Reproduce all of the listing below without alteration.

────

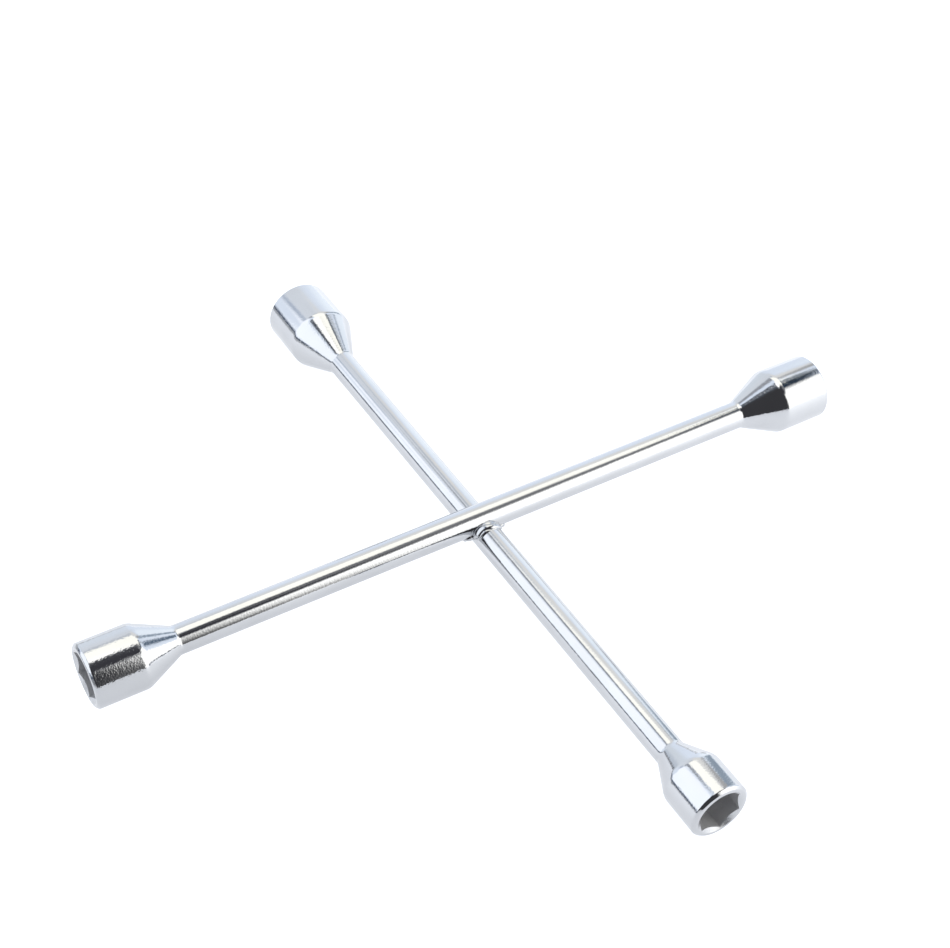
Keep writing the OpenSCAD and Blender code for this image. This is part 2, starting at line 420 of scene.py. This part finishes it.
# bearing, half width, lowest, highest (degrees), softness sideways and up, colour
PANELS = (
    ("far wall, low part", -4, 16, -2, 30, (8, 4), (1.02, 1.09, 1.17)),
    ("far wall, corner by the table", -12, 8, -4, 9, (6, 4), (0.80, 0.87, 0.97)),
    ("far wall, brighter end", 60, 20, -5, 30, (6, 6), (1.30, 1.40, 1.50)),
    ("far wall, duller top", 0, 28, 28, 54, (16, 8), (1.03, 1.08, 1.15)),
    ("haze under the top light", 38, 18, 38, 56, (6, 5), (1.12, 1.11, 1.08)),
    ("overhead", 0, 200, 79, 100, (1, 2), (1.85, 1.82, 1.74)),
    ("left light", -72.5, 29, 6, 63, (3, 3), (1.53, 1.60, 1.69)),
    ("left light, top corner", -45, 12, 28, 62, (4, 4), (1.55, 1.60, 1.70)),
    ("left light, inner end", -33, 4, 43, 59, (5, 4), (1.48, 1.53, 1.62)),
    ("fold in the far wall", -26, 4, 28, 41, (4, 5), (0.65, 0.73, 0.87)),
    ("edge of the far wall", 63, 4, 2, 42, (2.5, 5), (0.42, 0.51, 0.61)),
    ("corner under the top light", 58, 5, 34, 52, (4, 4), (0.60, 0.60, 0.59)),
    ("top light", 52, 58, 54, 81, (4, 3), (1.74, 1.70, 1.54)),
    ("gap beside the top light", -15, 8, 49, 65, (4, 3), (0.46, 0.48, 0.52)),
    ("gap under the top light", 12, 9, 46, 54.5, (4, 3), (0.80, 0.84, 0.89)),
    ("right light", 141, 33, -10, 54, (3, 2), (2.0, 1.98, 1.90)),
    ("right light, fading end", 177, 13, -8, 56, (9, 3), (0.06, 0.06, 0.065)),
    ("right light, dim foot", 175, 12, -8, 16, (6, 8), (0.18, 0.18, 0.18)),
    ("dusk over the right light", 150, 48, 51, 79, (17, 5), (0.28, 0.28, 0.29)),
    ("dusk, lower corner", 163, 22, 48, 60, (8, 5), (0.45, 0.45, 0.45)),
    ("room over the right light", 163, 22, 53, 81, (9, 2), (0.06, 0.06, 0.07)),
    ("room, top corner", 141, 18, 69, 82, (8, 3), (0.08, 0.08, 0.09)),
    ("room behind the camera", -145, 43, -8, 78, (4, 4), (0.06, 0.06, 0.065)),
    ("dark over the left light", -85, 37, 70, 79, (6, 4), (0.10, 0.11, 0.13)),
    ("gap under the left light", -76, 44, -8, 5, (3, 3), (0.11, 0.14, 0.20)),
    ("stand, top", 85, 3, 39, 56, (3, 3), (0.62, 0.64, 0.66)),
    ("stand", 88, 8, 26.5, 34.5, (4, 1.5), (0.15, 0.21, 0.29)),
    ("edge of the top light, dim", 80, 9, 52, 58.5, (4, 1), (0.30, 0.34, 0.38)),
    ("edge of the top light, dark", 100, 13, 51.5, 59, (4, 1), (0.02, 0.04, 0.07)),
)


def studio():
    """World that shows the panels to the chrome and plain white to the camera."""
    world = bpy.data.worlds.new("studio")
    world.use_nodes = True
    world.cycles.sampling_method = "MANUAL"
    world.cycles.sample_map_resolution = 512
    nt = world.node_tree
    nt.nodes.clear()
    ray = nt.nodes.new("ShaderNodeTexCoord").outputs["Generated"]
    wall = nt.nodes.new("ShaderNodeRGB")
    color = wall.outputs[0]
    color.default_value = (1.12, 1.22, 1.37, 1)
    for _, az, half_w, low, high, soft, rgb in PANELS:
        color = panel(nt, ray, color, az, half_w, low, high, soft, rgb)
    lamp = nt.nodes.new("ShaderNodeBackground")
    nt.links.new(color, lamp.inputs["Color"])
    plain = nt.nodes.new("ShaderNodeBackground")
    plain.inputs["Color"].default_value = (1, 1, 1, 1)
    seen = nt.nodes.new("ShaderNodeLightPath")
    pick = nt.nodes.new("ShaderNodeMixShader")
    nt.links.new(seen.outputs["Is Camera Ray"], pick.inputs["Fac"])
    nt.links.new(lamp.outputs["Background"], pick.inputs[1])
    nt.links.new(plain.outputs["Background"], pick.inputs[2])
    sky = nt.nodes.new("ShaderNodeOutputWorld")
    nt.links.new(pick.outputs["Shader"], sky.inputs["Surface"])
    return world


bpy.context.scene.world = studio()
bpy.context.scene.view_settings.view_transform = "Standard"

# ---------------------------------------------------------------- camera
EYE = Vector((-0.28969, -0.46349, 0.55257))
BACK = Vector((-0.38632, -0.62362, 0.67959)).normalized()
UP = BACK.cross(Vector((0.85890, -0.51180, 0.01860))).normalized()
RIGHT = UP.cross(BACK)
view = bpy.data.cameras.new("view")
view.sensor_width = 36
view.lens = 66.92
view.shift_x = -0.0005
view.shift_y = 0.0005
view.clip_start = 0.01
eye = bpy.data.objects.new("view", view)
bpy.context.scene.collection.objects.link(eye)
facing = Matrix((RIGHT, UP, BACK)).transposed().to_4x4()
eye.matrix_world = Matrix.Translation(EYE) @ facing
bpy.context.scene.camera = eye

bpy.context.view_layer.update()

────

* Output *
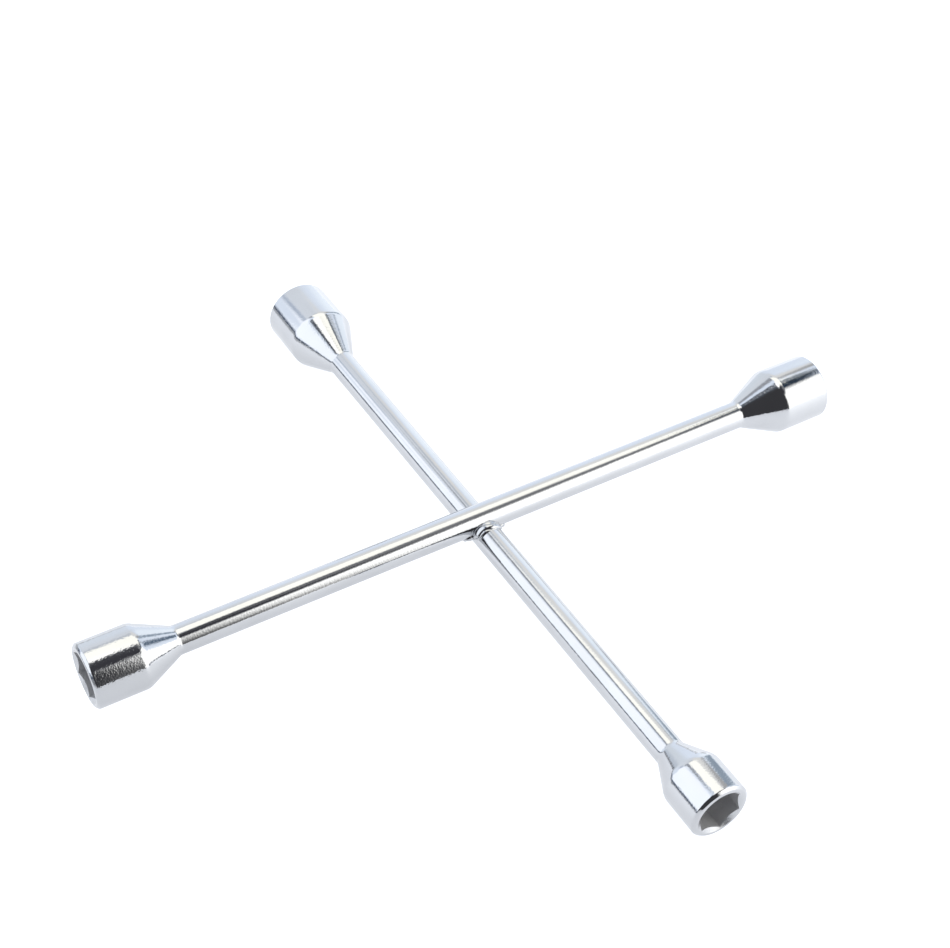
Keep writing the OpenSCAD and Blender code for this image. This is part 2, starting at line 420 of scene.py. This part finishes it.
# bearing, half width, lowest, highest (degrees), softness sideways and up, colour
PANELS = (
    ("far wall, low part", -4, 16, -2, 30, (8, 4), (1.02, 1.09, 1.17)),
    ("far wall, corner by the table", -12, 8, -4, 9, (6, 4), (0.80, 0.87, 0.97)),
    ("far wall, brighter end", 60, 20, -5, 30, (6, 6), (1.30, 1.40, 1.50)),
    ("far wall, duller top", 0, 28, 28, 54, (16, 8), (1.03, 1.08, 1.15)),
    ("haze under the top light", 38, 18, 38, 56, (6, 5), (1.12, 1.11, 1.08)),
    ("overhead", 0, 200, 79, 100, (1, 2), (1.85, 1.82, 1.74)),
    ("left light", -72.5, 29, 6, 63, (3, 3), (1.53, 1.60, 1.69)),
    ("left light, top corner", -45, 12, 28, 62, (4, 4), (1.55, 1.60, 1.70)),
    ("left light, inner end", -33, 4, 43, 59, (5, 4), (1.48, 1.53, 1.62)),
    ("fold in the far wall", -26, 4, 28, 41, (4, 5), (0.65, 0.73, 0.87)),
    ("edge of the far wall", 63, 4, 2, 42, (2.5, 5), (0.42, 0.51, 0.61)),
    ("corner under the top light", 58, 5, 34, 52, (4, 4), (0.60, 0.60, 0.59)),
    ("top light", 52, 58, 54, 81, (4, 3), (1.74, 1.70, 1.54)),
    ("gap beside the top light", -15, 8, 49, 65, (4, 3), (0.46, 0.48, 0.52)),
    ("gap under the top light", 12, 9, 46, 54.5, (4, 3), (0.80, 0.84, 0.89)),
    ("right light", 141, 33, -10, 54, (3, 2), (2.0, 1.98, 1.90)),
    ("right light, fading end", 177, 13, -8, 56, (9, 3), (0.06, 0.06, 0.065)),
    ("right light, dim foot", 175, 12, -8, 16, (6, 8), (0.18, 0.18, 0.18)),
    ("dusk over the right light", 150, 48, 51, 79, (17, 5), (0.28, 0.28, 0.29)),
    ("dusk, lower corner", 163, 22, 48, 60, (8, 5), (0.45, 0.45, 0.45)),
    ("room over the right light", 163, 22, 53, 81, (9, 2), (0.06, 0.06, 0.07)),
    ("room, top corner", 141, 18, 69, 82, (8, 3), (0.08, 0.08, 0.09)),
    ("room behind the camera", -145, 43, -8, 78, (4, 4), (0.06, 0.06, 0.065)),
    ("dark over the left light", -85, 37, 70, 79, (6, 4), (0.10, 0.11, 0.13)),
    ("gap under the left light", -76, 44, -8, 5, (3, 3), (0.11, 0.14, 0.20)),
    ("stand, top", 85, 3, 39, 56, (3, 3), (0.62, 0.64, 0.66)),
    ("stand", 88, 8, 26.5, 34.5, (4, 1.5), (0.15, 0.21, 0.29)),
    ("edge of the top light, dim", 80, 9, 52, 58.5, (4, 1), (0.30, 0.34, 0.38)),
    ("edge of the top light, dark", 100, 13, 51.5, 59, (4, 1), (0.02, 0.04, 0.07)),
)


def studio():
    """World that shows the panels to the chrome and plain white to the camera."""
    world = bpy.data.worlds.new("studio")
    world.use_nodes = True
    world.cycles.sampling_method = "MANUAL"
    world.cycles.sample_map_resolution = 512
    nt = world.node_tree
    nt.nodes.clear()
    ray = nt.nodes.new("ShaderNodeTexCoord").outputs["Generated"]
    wall = nt.nodes.new("ShaderNodeRGB")
    color = wall.outputs[0]
    color.default_value = (1.12, 1.22, 1.37, 1)
    for _, az, half_w, low, high, soft, rgb in PANELS:
        color = panel(nt, ray, color, az, half_w, low, high, soft, rgb)
    lamp = nt.nodes.new("ShaderNodeBackground")
    nt.links.new(color, lamp.inputs["Color"])
    plain = nt.nodes.new("ShaderNodeBackground")
    plain.inputs["Color"].default_value = (1, 1, 1, 1)
    seen = nt.nodes.new("ShaderNodeLightPath")
    pick = nt.nodes.new("ShaderNodeMixShader")
    nt.links.new(seen.outputs["Is Camera Ray"], pick.inputs["Fac"])
    nt.links.new(lamp.outputs["Background"], pick.inputs[1])
    nt.links.new(plain.outputs["Background"], pick.inputs[2])
    sky = nt.nodes.new("ShaderNodeOutputWorld")
    nt.links.new(pick.outputs["Shader"], sky.inputs["Surface"])
    return world


bpy.context.scene.world = studio()
bpy.context.scene.view_settings.view_transform = "Standard"

# ---------------------------------------------------------------- camera
EYE = Vector((-0.28969, -0.46349, 0.55257))
BACK = Vector((-0.38632, -0.62362, 0.67959)).normalized()
UP = BACK.cross(Vector((0.85890, -0.51180, 0.01860))).normalized()
RIGHT = UP.cross(BACK)
view = bpy.data.cameras.new("view")
view.sensor_width = 36
view.lens = 66.92
view.shift_x = -0.0005
view.shift_y = 0.0005
view.clip_start = 0.01
eye = bpy.data.objects.new("view", view)
bpy.context.scene.collection.objects.link(eye)
facing = Matrix((RIGHT, UP, BACK)).transposed().to_4x4()
eye.matrix_world = Matrix.Translation(EYE) @ facing
bpy.context.scene.camera = eye

bpy.context.view_layer.update()